I thought he had, but in any case, the fact that only he (and Nibali, if he wins the Giro this year) have tried, it tells you that in today's cycling its considered too hazardous for someone who makes the Tour the major seasonal goal.
 
In recent years, do you think that Basso in '06 was the rider who had the better chance to do the Giro-Tour double?
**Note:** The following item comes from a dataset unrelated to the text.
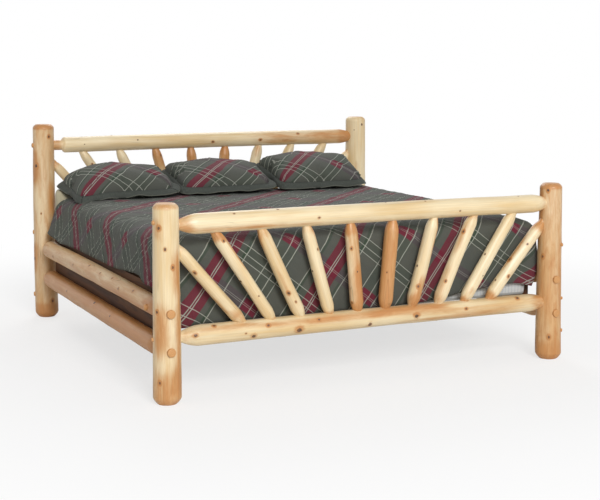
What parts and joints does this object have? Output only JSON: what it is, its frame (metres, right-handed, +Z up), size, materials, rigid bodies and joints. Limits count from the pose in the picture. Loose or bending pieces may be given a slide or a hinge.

He was above the mortals in that Giro, and being the first year post-Armstrong it was a very open Tour, in that year I really thought that he could do it.
 
Mar 13, 2015
2,637
0
0
Re: Re:

rhubroma said:
LaFlorecita said:
rhubroma said:
Simple, Giro-Tour. Contador has failed twice at the feat, but has bagged the Tour-Vuelta.
He hasn't..?
Oops, my bad.

I thought he had, but in any case, the fact that only he (and Nibali, if he wins the Giro this year) have tried, it tells you that in today's cycling its considered too hazardous for someone who makes the Tour the major seasonal goal.
When exactly Nibali tried?! I don't remember...
 
Re: Re:

Põhja Konn said:
Agree overall, but I think the bad luck came into play ,when the timing of the sickess is concerned. Had the sickness struck him only couple of days earlier, the possible timeloss because of it would have been lot less significant and Quintana would still have been able to fight for the win. As it happened, the sickness hit him at the time, when it could do the most damage. That's just bad luck.
indeed, and yet I'd add a factor of mental fatigue and lack of focus. Bertie crashed several times in the 2011 tour and found a bump on the descent from allos in 2015 out of clearer sky, froome hit into the barrier, injured his leg and abandoned in the last year's vuelta etc, I'm far from thinking that was pure unluck as tiredness makes you vulnerable on all levels.